───── Material provided ─────

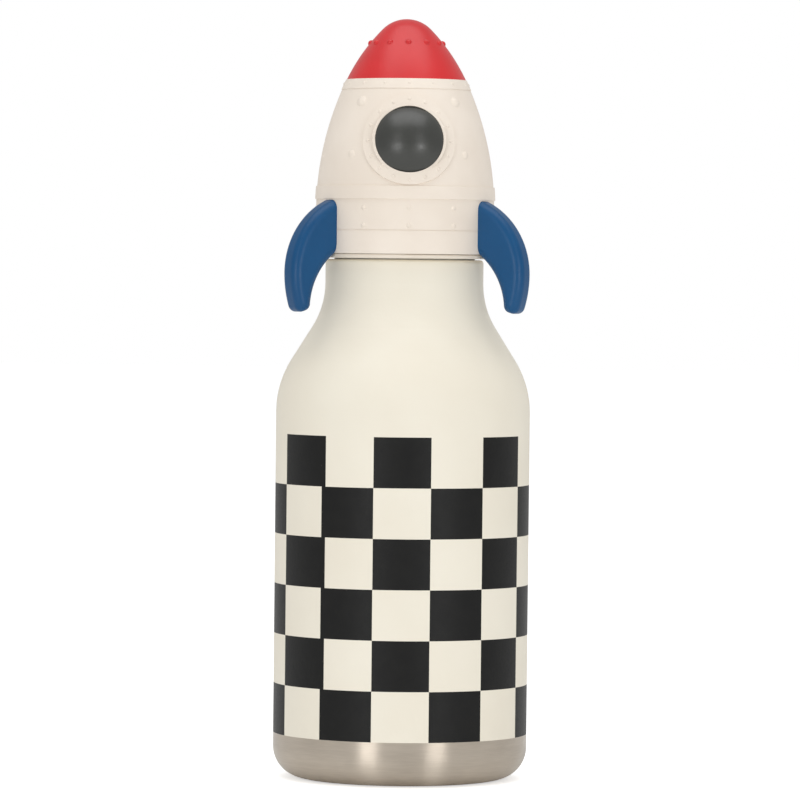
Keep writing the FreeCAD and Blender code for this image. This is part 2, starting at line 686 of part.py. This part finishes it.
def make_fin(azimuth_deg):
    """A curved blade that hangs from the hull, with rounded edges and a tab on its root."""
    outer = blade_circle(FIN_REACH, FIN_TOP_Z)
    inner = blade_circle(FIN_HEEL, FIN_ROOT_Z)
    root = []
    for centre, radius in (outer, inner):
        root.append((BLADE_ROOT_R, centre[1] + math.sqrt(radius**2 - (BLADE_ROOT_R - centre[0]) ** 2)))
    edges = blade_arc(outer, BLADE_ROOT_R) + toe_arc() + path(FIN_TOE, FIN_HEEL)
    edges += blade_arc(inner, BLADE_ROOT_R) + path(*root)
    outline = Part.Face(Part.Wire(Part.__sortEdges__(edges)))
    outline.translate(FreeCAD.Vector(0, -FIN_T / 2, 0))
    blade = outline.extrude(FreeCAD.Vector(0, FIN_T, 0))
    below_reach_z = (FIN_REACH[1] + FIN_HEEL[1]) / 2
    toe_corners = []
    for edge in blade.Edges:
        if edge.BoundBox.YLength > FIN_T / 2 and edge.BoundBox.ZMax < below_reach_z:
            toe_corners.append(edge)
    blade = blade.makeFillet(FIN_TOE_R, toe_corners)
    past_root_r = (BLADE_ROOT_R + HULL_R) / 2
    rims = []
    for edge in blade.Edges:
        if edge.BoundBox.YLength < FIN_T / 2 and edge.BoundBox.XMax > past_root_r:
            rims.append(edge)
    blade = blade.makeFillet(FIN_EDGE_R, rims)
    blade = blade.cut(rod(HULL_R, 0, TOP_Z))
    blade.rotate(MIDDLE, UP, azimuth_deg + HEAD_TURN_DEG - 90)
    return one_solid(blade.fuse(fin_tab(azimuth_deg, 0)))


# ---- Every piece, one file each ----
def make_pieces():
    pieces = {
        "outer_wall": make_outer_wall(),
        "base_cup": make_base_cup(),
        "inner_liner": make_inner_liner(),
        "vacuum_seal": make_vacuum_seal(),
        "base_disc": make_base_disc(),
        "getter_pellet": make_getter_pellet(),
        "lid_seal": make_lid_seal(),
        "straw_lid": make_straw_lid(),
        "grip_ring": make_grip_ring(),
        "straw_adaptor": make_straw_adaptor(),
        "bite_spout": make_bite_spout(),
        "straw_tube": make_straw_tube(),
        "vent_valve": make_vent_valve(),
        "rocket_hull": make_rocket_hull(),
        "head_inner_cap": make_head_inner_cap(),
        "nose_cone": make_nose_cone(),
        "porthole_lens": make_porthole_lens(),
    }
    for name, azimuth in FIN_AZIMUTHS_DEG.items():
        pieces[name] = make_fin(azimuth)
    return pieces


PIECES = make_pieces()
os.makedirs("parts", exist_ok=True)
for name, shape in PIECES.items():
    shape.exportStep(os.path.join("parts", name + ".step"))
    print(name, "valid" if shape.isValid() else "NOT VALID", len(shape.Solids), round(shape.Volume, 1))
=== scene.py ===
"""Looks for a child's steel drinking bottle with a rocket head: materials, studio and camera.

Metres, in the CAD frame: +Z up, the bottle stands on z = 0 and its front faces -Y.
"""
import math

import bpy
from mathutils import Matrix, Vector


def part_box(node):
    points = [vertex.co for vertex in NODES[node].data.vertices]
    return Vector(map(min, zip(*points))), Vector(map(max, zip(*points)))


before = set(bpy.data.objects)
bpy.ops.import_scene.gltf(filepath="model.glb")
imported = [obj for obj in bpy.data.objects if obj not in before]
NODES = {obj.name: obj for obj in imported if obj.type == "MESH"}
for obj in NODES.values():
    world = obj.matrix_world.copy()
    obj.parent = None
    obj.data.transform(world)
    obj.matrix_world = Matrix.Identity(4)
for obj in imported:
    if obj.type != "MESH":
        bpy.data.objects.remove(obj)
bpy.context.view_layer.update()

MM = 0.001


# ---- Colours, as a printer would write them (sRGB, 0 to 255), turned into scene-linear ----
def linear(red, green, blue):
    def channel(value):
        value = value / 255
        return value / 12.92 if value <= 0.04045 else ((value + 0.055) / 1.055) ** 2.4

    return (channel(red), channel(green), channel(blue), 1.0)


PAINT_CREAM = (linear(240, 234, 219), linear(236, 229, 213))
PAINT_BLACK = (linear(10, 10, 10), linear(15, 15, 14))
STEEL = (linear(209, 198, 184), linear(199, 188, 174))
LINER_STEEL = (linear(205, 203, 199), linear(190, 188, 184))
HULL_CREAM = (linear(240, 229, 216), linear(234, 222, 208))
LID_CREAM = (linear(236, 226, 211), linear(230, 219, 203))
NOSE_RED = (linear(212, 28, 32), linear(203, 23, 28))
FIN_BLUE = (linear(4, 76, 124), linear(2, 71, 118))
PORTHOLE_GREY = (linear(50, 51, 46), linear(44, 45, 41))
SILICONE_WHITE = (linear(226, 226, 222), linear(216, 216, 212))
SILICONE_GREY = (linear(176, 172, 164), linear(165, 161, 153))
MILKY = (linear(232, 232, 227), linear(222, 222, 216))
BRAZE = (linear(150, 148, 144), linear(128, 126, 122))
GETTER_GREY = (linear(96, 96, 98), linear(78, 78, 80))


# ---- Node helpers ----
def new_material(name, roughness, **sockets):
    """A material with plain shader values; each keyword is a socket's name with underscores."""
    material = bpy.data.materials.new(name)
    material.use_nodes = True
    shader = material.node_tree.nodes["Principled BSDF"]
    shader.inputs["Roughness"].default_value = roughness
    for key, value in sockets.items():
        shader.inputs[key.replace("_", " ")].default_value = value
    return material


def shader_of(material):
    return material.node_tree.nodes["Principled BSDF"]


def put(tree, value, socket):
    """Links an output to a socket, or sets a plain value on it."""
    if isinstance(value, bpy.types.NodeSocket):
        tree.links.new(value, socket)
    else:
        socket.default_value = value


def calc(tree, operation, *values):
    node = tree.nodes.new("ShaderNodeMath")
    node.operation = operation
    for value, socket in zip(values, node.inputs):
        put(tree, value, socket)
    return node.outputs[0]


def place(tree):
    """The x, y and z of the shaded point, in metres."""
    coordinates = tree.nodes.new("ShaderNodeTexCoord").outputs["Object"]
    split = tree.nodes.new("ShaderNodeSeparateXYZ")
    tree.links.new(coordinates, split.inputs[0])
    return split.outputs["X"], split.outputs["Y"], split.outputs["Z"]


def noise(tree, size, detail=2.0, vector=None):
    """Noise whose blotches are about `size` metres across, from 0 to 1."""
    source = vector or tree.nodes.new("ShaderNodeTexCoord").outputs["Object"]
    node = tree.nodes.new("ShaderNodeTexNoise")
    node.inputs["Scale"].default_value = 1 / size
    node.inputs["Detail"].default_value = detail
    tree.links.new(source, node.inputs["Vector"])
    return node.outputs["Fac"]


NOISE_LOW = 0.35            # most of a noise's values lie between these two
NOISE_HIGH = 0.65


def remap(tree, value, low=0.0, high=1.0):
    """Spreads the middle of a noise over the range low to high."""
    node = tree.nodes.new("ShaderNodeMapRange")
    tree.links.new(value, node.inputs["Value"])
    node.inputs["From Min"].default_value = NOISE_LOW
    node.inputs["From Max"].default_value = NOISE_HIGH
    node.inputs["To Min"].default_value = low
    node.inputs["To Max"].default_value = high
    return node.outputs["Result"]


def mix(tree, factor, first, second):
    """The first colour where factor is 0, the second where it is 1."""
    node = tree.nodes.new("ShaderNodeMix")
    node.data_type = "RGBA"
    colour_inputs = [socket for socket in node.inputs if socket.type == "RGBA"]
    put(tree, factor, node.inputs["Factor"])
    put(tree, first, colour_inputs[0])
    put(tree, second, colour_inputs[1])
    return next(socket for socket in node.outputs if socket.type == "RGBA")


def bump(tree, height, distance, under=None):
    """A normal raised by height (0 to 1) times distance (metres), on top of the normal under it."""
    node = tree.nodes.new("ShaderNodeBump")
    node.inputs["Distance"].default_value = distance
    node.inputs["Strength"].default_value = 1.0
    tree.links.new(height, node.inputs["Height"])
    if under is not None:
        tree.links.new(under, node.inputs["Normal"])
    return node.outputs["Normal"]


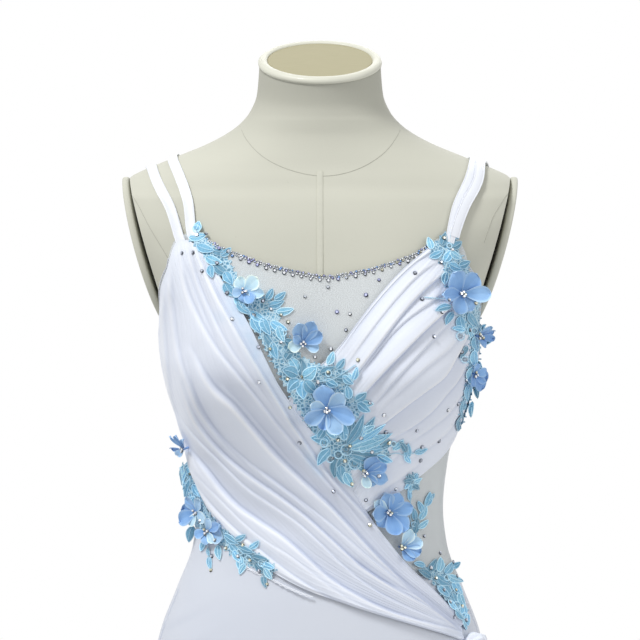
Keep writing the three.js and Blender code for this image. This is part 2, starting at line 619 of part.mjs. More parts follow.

─────

Goal of the exercise: Within the listing above, locate the line containing "PIECES = make_pieces()" and the line containing "return value /". Reproduce those two lines and all lines between them exactly, with nothing added.

Complete answer:
PIECES = make_pieces()
os.makedirs("parts", exist_ok=True)
for name, shape in PIECES.items():
    shape.exportStep(os.path.join("parts", name + ".step"))
    print(name, "valid" if shape.isValid() else "NOT VALID", len(shape.Solids), round(shape.Volume, 1))
=== scene.py ===
"""Looks for a child's steel drinking bottle with a rocket head: materials, studio and camera.

Metres, in the CAD frame: +Z up, the bottle stands on z = 0 and its front faces -Y.
"""
import math

import bpy
from mathutils import Matrix, Vector


def part_box(node):
    points = [vertex.co for vertex in NODES[node].data.vertices]
    return Vector(map(min, zip(*points))), Vector(map(max, zip(*points)))


before = set(bpy.data.objects)
bpy.ops.import_scene.gltf(filepath="model.glb")
imported = [obj for obj in bpy.data.objects if obj not in before]
NODES = {obj.name: obj for obj in imported if obj.type == "MESH"}
for obj in NODES.values():
    world = obj.matrix_world.copy()
    obj.parent = None
    obj.data.transform(world)
    obj.matrix_world = Matrix.Identity(4)
for obj in imported:
    if obj.type != "MESH":
        bpy.data.objects.remove(obj)
bpy.context.view_layer.update()

MM = 0.001


# ---- Colours, as a printer would write them (sRGB, 0 to 255), turned into scene-linear ----
def linear(red, green, blue):
    def channel(value):
        value = value / 255
        return value / 12.92 if value <= 0.04045 else ((value + 0.055) / 1.055) ** 2.4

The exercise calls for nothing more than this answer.